On Freitag, 6. November 2009, Robin Vleij wrote:
Since 1.3.0 (now running 1.4.4) I'm seeing a very
slow uptake of SHM
memory on our low traffic setup (less than 5 cps per machine). I'm
looking for some basis to go further on in my research to the cause. :)
I compiled Kamailio 1.4.4-notls with #define SHM_MEM_SIZE 4*32 in
config.h in production. For my testing setup I'm running on the standard
32 there.
After about 3 weeks uptime I start top, sort on memory size and find the
kamailio processes (I'm running with 16 children) to all have about 40mb
in the SHR column. My understanding is that this should also go down,
but it only goes up, slowly. More CPS (for example a benchmark using
sipp) makes this go up faster, but it never seems to go down this
figure. I think this is wrong, but I could be wrong myself. :)
On a seperate machine with no traffic I compiled the memory debugging
according to the "memory troubleshooting" page on the wiki. LOTS of info
in the logs. Also ran with valgrind, didn't find anything interesting
(but I'm no dev myself really).
My plan now is to take away our acc module (compiled with radius
support) and see if it's maybe that module that's causing this. My test
on this traffic-less machine is as follows: start, run 20cps for a while
(we do no registers, just routing and auth) and note the SHR data from
top. Then according to my understanding this figure should drop down
after a period of 20 minutes with no traffic. Is this a right assumption?
[..]
As far as I know, it never goes down, the SHR entries. When running with
very little SHM i config.h, the process goes out of shm memory and
complains, as expected.
Are my assumptions about all of this correct?
Hello Robin,
do you experience any problems in your setup when you use a reasonable SHM mem
size? In my experience the size of the SHM memory (as displayed from top)
depends on the load of the machine. But there is a certain level of shared
memory that is used regardless of the load. Even if the machine has been
completely passive over a longer time, it will not reclaim this memory.

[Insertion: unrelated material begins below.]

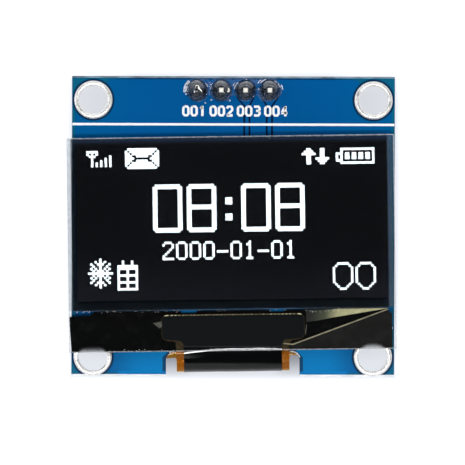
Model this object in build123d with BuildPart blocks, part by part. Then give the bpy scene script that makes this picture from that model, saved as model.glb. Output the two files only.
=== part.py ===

On a
certain test system for example there is one process that has 11MB SHM at the
moment, even if its completely idle.
For the VIRT column (again top) its another story, here it will just show
something like SHM + PKG memory size, regardless of the actual load.
If you've a real memory leak in shared memory then after a certain time
interval the server will report memory allocation errors. Otherwise i don't
think its something to worry about.
Regards,
Henning